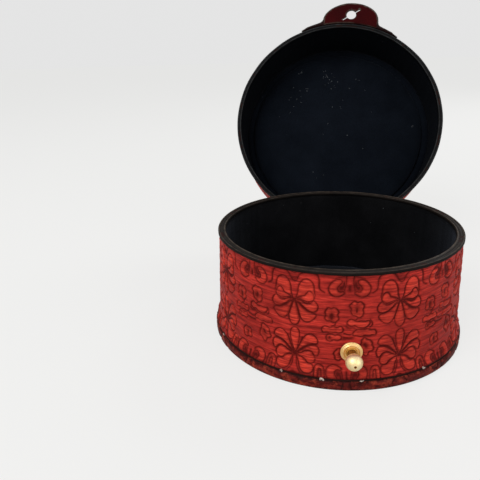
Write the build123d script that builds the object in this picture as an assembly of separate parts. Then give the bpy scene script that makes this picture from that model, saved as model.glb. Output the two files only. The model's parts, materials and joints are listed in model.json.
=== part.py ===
from build123d import *
import math
import os

# Round leather case: a straight-walled body on a flared foot, a deep slip-over lid on a leather
# strap at the back, and a flap that buttons on a brass stud in front.
# Millimetres. Z up, origin at the centre of the underside, hinge at +Y, closure at -Y.
# The lid is drawn closed and then swung open to the angle at which it rests on its strap.

# Layers
leather_t = 1.0
board_t = 1.8
lining_t = 0.6
lid_board_t = 1.4

# Body
body_h = 60.0
wall_top_r = 65.8        # leather outside, at the rim
wall_taper = 1.6         # wider by this where the foot starts to flare
foot_top_z = 16.0
foot_flare = 2.6         # wider again by this at the underside
base_h = 5.7             # underside to the top of the base board
sole_t = 0.8
sole_inset = 1.1
band_lift = 0.3          # base band above the table
joint_line = 1.0         # open line between the base band and the wall leather
foot_bulge = 0.7         # how far the cove of the foot sags from a straight line
band_edge = 0.4
seam_w = 0.7
seam_depth = 0.5

# Rim binding of the body
binding_t = 0.45
binding_drop = 1.4
binding_edge = 0.35

# Floor of the well
floor_gap = 0.4
floor_pad_t = 3.0
floor_crown = 0.9
floor_edge_t = 1.8
pad_bevel = 0.7          # bevel of a pad's edge, as a share of its thickness there

# Lid
lid_rim_z = 26.5         # lower edge of the closed lid
lid_top_gap = 0.3        # closed: pad above the body's rim
lid_pad_gap = 4.1        # round the pad, to the lid's lining
lid_pad_edge_t = 1.5
lid_pad_t = 3.2
lid_top_board_t = 2.0
lid_binding_t = 0.45
lid_binding_rise = 1.6
lid_edge = 0.7
crease_inset = 8.3       # blind-tooled ring on the top, from the lid's outside
crease_w = 0.8
crease_depth = 0.35

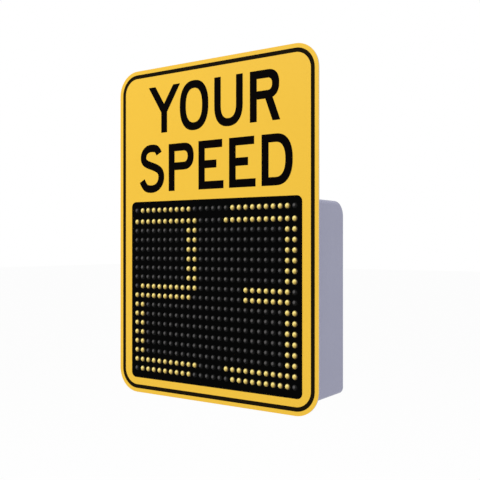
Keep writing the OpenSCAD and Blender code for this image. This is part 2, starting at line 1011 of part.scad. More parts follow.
// Finned case with an ear at each side for its screws
module charge_controller() {
    step = (charger_w - charger_fin_t) / (charger_fins - 1);
    ears_w = charger_w + 2 * charger_ear;
    color("#4b4f54")
        difference() {
            union() {
                translate([charger_x - charger_w / 2, deck_y - charger_base_d, charger_z - charger_h / 2])
                    cube([charger_w, charger_base_d, charger_h]);
                translate([charger_x - ears_w / 2, deck_y - charger_ear_t, charger_z - charger_h / 2])
                    cube([ears_w, charger_ear_t, charger_h]);
                for (i = [0:charger_fins - 1])
                    translate([
                        charger_x - charger_w / 2 + i * step,
                        deck_y - charger_base_d - charger_fin_h,
                        charger_z - charger_h / 2
                    ])
                        cube([charger_fin_t, charger_fin_h + 1, charger_h]);
            }
            for (p = charger_screw_places)
                rearward(p[0], deck_y - charger_ear_t - 1, p[1])
                    cylinder(d = m4_d + 2 * shank_gap, h = charger_ear_t + 2);
        }
}

module controller_board() {
    front = deck_y - control_post_l - board_t;
    color("#1f5b3a") {
        slab(front, board_t)
            difference() {
                translate([control_x, control_z])
                    square([control_w, control_h], center = true);
                for (p = control_places)
                    translate(p)
                        circle(d = m3_d + 2 * shank_gap);
            }
        for (part = [[-60, 20, 30, 30, 4], [0, 25, 24, 24, 3], [60, 30, 40, 16, 12], [-50, -35, 60, 12, 11],
                     [40, -35, 60, 12, 11]])
            translate([control_x + part[0] - part[2] / 2, front - part[4], control_z + part[1] - part[3] / 2])
                cube([part[2], part[4] + board_t / 2, part[3]]);
    }
}

module controller_standoffs() {
    color("gold")
        for (p = control_places)
            rearward(p[0], deck_y - control_post_l, p[1])
                difference() {
                    union() {
                        cylinder(d = control_post_d, h = control_post_l);
                        cylinder(d = m3_d, h = control_post_l + chassis_t);
                    }
                    translate([0, 0, -1])
                        cylinder(d = m3_d + 2 * tap_gap, h = control_post_l - 1);
                }
}

module controller_screws() {
    color("silver")
        for (p = control_places)
            rearward(p[0], deck_y - control_post_l - board_t, p[1])
                mirror([0, 0, 1])
                    pan_screw(m3_d, m3_head_d, m3_head_h, board_t + 6);
}

module radar_module() {
    color("#4f8f6d") {
        translate([-radar_w / 2, mask_rear_y, radar_z - radar_h / 2])
            cube([radar_w, radar_d, radar_h]);
    }
}

// Sheet clip behind the radar unit, with an ear on the mask at each side
module radar_bracket() {
    half = radar_w / 2 + cut_gap;
    color("#b9bcc0")
        difference() {
            translate([0, mask_rear_y, radar_z - radar_h / 2 + 1])
                linear_extrude(radar_h - 2) {
                    translate([-half - radar_sheet, radar_d])
                        square([2 * (half + radar_sheet), radar_sheet]);
                    for (s = [0, 1])
                        mirror([s, 0]) {
                            translate([half, 0])
                                square([radar_sheet, radar_d]);
                            translate([half + radar_sheet, 0])
                                square([radar_ear, radar_sheet]);
                        }
                }
            for (x = [-radar_screw_x, radar_screw_x])
                rearward(x, mask_rear_y - 1, radar_z)
                    cylinder(d = m3_d + 2 * shank_gap, h = radar_sheet + 2);
        }
}

module radar_screws() {
    color("silver")
        for (x = [-radar_screw_x, radar_screw_x])
            rearward(x, mask_rear_y + radar_sheet, radar_z)
                pan_screw(m3_d, m3_head_d, m3_head_h, radar_sheet + m3_grip);
}

// Gland body: hexagon under the wall, a thread up through it and a thread down for the dome nut
module cable_gland() {
    color("#1c1d1f")
        translate([gland_x, gland_y, -tub_h / 2])
            difference() {
                union() {
                    translate([0, 0, -gland_hex_h])
                        cylinder(d = gland_af / cos(30), h = gland_hex_h, $fn = 6);
                    translate([0, 0, -gland_hex_h - gland_neck_l])
                        cylinder(d = gland_neck_d, h = gland_neck_l + 1);
                    cylinder(d = gland_d, h = gland_top);
                }
                translate([0, 0, -gland_hex_h - gland_neck_l - 1])
                    cylinder(d = gland_body_bore, h = gland_hex_h + gland_neck_l + gland_top + 2);
            }
}

module gland_dome_nut() {
    hollow_l = gland_neck_l + gland_seal_h + 0.3;
    rim_l = hollow_l - 1;
    color("#1c1d1f")
        translate([gland_x, gland_y, -tub_h / 2 - gland_hex_h])
            mirror([0, 0, 1])
                difference() {
                    union() {
                        cylinder(d = gland_af - 1, h = rim_l);
                        translate([0, 0, rim_l])
                            cylinder(d1 = gland_af - 1, d2 = gland_bore + 6, h = gland_cap_h);
                    }
                    translate([0, 0, -1])
                        cylinder(d = gland_neck_d + 2 * tap_gap, h = hollow_l + 1);
                    translate([0, 0, -1])
                        cylinder(d = gland_bore + 2 * shank_gap, h = rim_l + gland_cap_h + 2);
                }
}

// Rubber ring that the dome nut presses round the cable
module gland_seal() {
    color("#2b2c2e")
        translate([gland_x, gland_y, -tub_h / 2 - gland_hex_h - gland_neck_l - gland_seal_h])
            washer(gland_neck_d - 2 * tap_gap, gland_bore, gland_seal_h);
}

module gland_locknut() {
    color("#1c1d1f")
        translate([gland_x, gland_y, floor_z])
            nut(gland_af, gland_nut_h, gland_d + 2 * tap_gap);
}

module vent_plugs() {
    color("#1c1d1f")
        for (x = vent_x)
            translate([x, gland_y, -tub_h / 2 - vent_head_h]) {
                cylinder(d = vent_head_d, h = vent_head_h);
                cylinder(d = vent_d, h = vent_head_h + tub_t + gland_nut_h + 2);
            }
}

module vent_locknuts() {
    color("#1c1d1f")
        for (x = vent_x)
            translate([x, gland_y, floor_z])
                nut(vent_d + 5, gland_nut_h, vent_d + 2 * tap_gap);
}

sign_plate();
flange_studs();
display_mask();
pixel_lenses_lit();
pixel_lenses_dark();
led_boards();
board_spacers();
board_screws();
tub_gasket();
enclosure_tub();
flange_washers();
flange_nuts();
upper_rail();
lower_rail();
rail_bolts();
rail_washers();
rail_nuts();
backing_bars();
chassis_standoffs();
chassis_plate();
chassis_screws();
battery();
battery_tray();
battery_strap();
deck_screws();
din_rail();
terminal_block();
fuse_holder();
charge_controller();
controller_board();
controller_standoffs();
controller_screws();
radar_module();
radar_bracket();
radar_screws();
cable_gland();
gland_dome_nut();
gland_seal();
gland_locknut();
vent_plugs();
vent_locknuts();
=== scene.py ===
# %% [markdown]
# # A radar speed sign, finished around its CAD frame
# The frame holds every piece of the sign at its real size: plate, pixel window, housing, rails and what
# is inside. This lesson adds what a camera sees, which is the finish of each surface and the small shapes
# that CAD leaves plain. The CAD pieces are loaded first and never moved, so all that follows takes its
# places from them.

# %% Load the frame
import json
import math
import bmesh
import bpy
from mathutils import Matrix, Vector


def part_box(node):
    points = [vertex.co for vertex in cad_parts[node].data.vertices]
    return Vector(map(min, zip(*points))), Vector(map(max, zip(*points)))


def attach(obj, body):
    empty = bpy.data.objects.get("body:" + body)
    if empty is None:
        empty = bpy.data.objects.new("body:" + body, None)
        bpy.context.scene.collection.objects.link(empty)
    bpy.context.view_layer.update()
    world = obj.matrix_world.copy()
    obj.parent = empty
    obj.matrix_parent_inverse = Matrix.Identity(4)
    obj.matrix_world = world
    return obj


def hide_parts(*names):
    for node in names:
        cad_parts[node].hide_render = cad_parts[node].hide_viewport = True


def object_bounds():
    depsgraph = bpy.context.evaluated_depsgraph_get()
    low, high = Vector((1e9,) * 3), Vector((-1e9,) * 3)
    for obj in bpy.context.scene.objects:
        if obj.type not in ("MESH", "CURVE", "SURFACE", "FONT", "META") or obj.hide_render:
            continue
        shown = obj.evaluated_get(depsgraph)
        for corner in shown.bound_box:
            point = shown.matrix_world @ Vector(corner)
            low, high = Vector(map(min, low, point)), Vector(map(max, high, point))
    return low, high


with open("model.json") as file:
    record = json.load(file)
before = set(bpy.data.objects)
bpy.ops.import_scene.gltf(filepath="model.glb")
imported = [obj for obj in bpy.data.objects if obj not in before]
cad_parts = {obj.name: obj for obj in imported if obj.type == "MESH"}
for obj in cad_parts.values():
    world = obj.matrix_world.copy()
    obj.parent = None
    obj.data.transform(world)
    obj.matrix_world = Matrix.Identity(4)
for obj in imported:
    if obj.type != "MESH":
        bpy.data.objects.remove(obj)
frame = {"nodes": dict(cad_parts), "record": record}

cad_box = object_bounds()
nodes = frame["nodes"]
mm = 0.001
print("CAD nodes:", len(nodes), "box:", [tuple(round(v, 3) for v in corner) for corner in cad_box])

# %% [markdown]
# ## The camera
# The picture shows the sign from its right, a third of the way round, from about the height of its
# display. A camera could be aimed at the object with a constraint, but a level camera keeps upright edges
# upright, as here. So it is turned about the vertical only, and a small shift sets the object at its
# height in the frame.

# %% Camera
camera_place = (1.3706, -2.0632, 0.1627)
camera_turn = math.radians(34.7)
camera_data = bpy.data.cameras.new("camera")
camera_data.lens = 55.05
camera_data.sensor_width = 36
camera_data.shift_y = 0.0085
camera = bpy.data.objects.new("camera", camera_data)
camera.location = camera_place
camera.rotation_euler = (math.radians(90), 0, camera_turn)
bpy.context.scene.collection.objects.link(camera)
bpy.context.scene.camera = camera
bpy.context.scene.view_settings.view_transform = "Standard"
print("camera looks", round(math.degrees(camera_turn), 1), "degrees off the sign's axis")

# %% [markdown]
# ## Shader maths as Python
# A finish is a graph of nodes. Wired by hand, even 1 - mask takes four lines and hides what is meant. The
# small class here wraps an output socket, so that + - * / on it add the Math nodes that do the sum. A
# second class holds one material. Its node method adds any other node, sets it and fills its sockets.

# %% Sums of sockets
class Value:
    """An output socket that takes part in Python sums."""

    def __init__(self, finish, socket):
        self.finish = finish
        self.socket = socket

    def math(self, operation, *terms):
        return self.finish.node("ShaderNodeMath", {"operation": operation}, dict(enumerate(terms)))

    def __add__(self, other):
        return self.math("ADD", self, other)

    def __radd__(self, other):
        return self.math("ADD", other, self)

    def __sub__(self, other):
        return self.math("SUBTRACT", self, other)

    def __rsub__(self, other):
        return self.math("SUBTRACT", other, self)

    def __mul__(self, other):
        return self.math("MULTIPLY", self, other)

    def __rmul__(self, other):
        return self.math("MULTIPLY", other, self)

    def zigzag(self, height):
        """Rises and falls between 0 and height."""
        return self.math("PINGPONG", self, height)

    def least(self, other):
        return self.math("MINIMUM", self, other)

    def step(self, low, high):
        """0 below low and 1 above high, with a soft change between. With high under low it runs down."""
        settings = {"interpolation_type": "SMOOTHSTEP"}
        sockets = {"Value": self, "From Min": low, "From Max": high}
        return self.finish.node("ShaderNodeMapRange", settings, sockets)

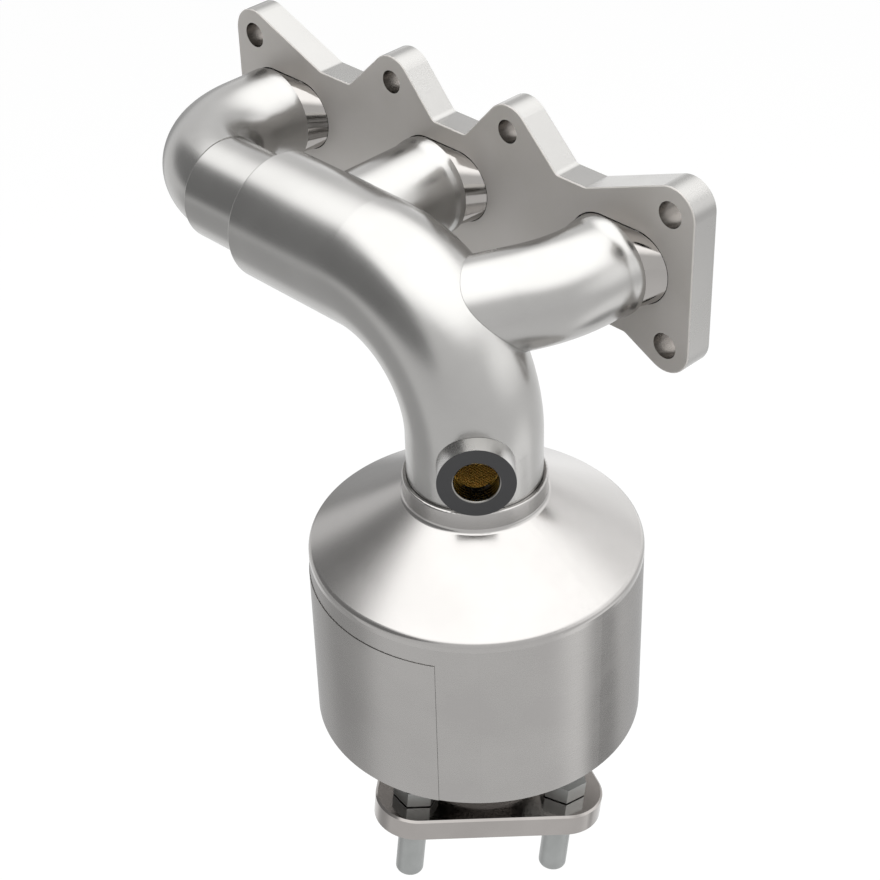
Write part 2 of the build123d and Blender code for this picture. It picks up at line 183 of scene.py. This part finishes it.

What you need to do:
Begin with the line containing "sign_plate();" and end with the line containing "for node in"; repeat every line from start to finish exactly, and nothing outside them.

The answer:
sign_plate();
flange_studs();
display_mask();
pixel_lenses_lit();
pixel_lenses_dark();
led_boards();
board_spacers();
board_screws();
tub_gasket();
enclosure_tub();
flange_washers();
flange_nuts();
upper_rail();
lower_rail();
rail_bolts();
rail_washers();
rail_nuts();
backing_bars();
chassis_standoffs();
chassis_plate();
chassis_screws();
battery();
battery_tray();
battery_strap();
deck_screws();
din_rail();
terminal_block();
fuse_holder();
charge_controller();
controller_board();
controller_standoffs();
controller_screws();
radar_module();
radar_bracket();
radar_screws();
cable_gland();
gland_dome_nut();
gland_seal();
gland_locknut();
vent_plugs();
vent_locknuts();
=== scene.py ===
# %% [markdown]
# # A radar speed sign, finished around its CAD frame
# The frame holds every piece of the sign at its real size: plate, pixel window, housing, rails and what
# is inside. This lesson adds what a camera sees, which is the finish of each surface and the small shapes
# that CAD leaves plain. The CAD pieces are loaded first and never moved, so all that follows takes its
# places from them.

# %% Load the frame
import json
import math
import bmesh
import bpy
from mathutils import Matrix, Vector


def part_box(node):
    points = [vertex.co for vertex in cad_parts[node].data.vertices]
    return Vector(map(min, zip(*points))), Vector(map(max, zip(*points)))


def attach(obj, body):
    empty = bpy.data.objects.get("body:" + body)
    if empty is None:
        empty = bpy.data.objects.new("body:" + body, None)
        bpy.context.scene.collection.objects.link(empty)
    bpy.context.view_layer.update()
    world = obj.matrix_world.copy()
    obj.parent = empty
    obj.matrix_parent_inverse = Matrix.Identity(4)
    obj.matrix_world = world
    return obj


def hide_parts(*names):
    for node in names:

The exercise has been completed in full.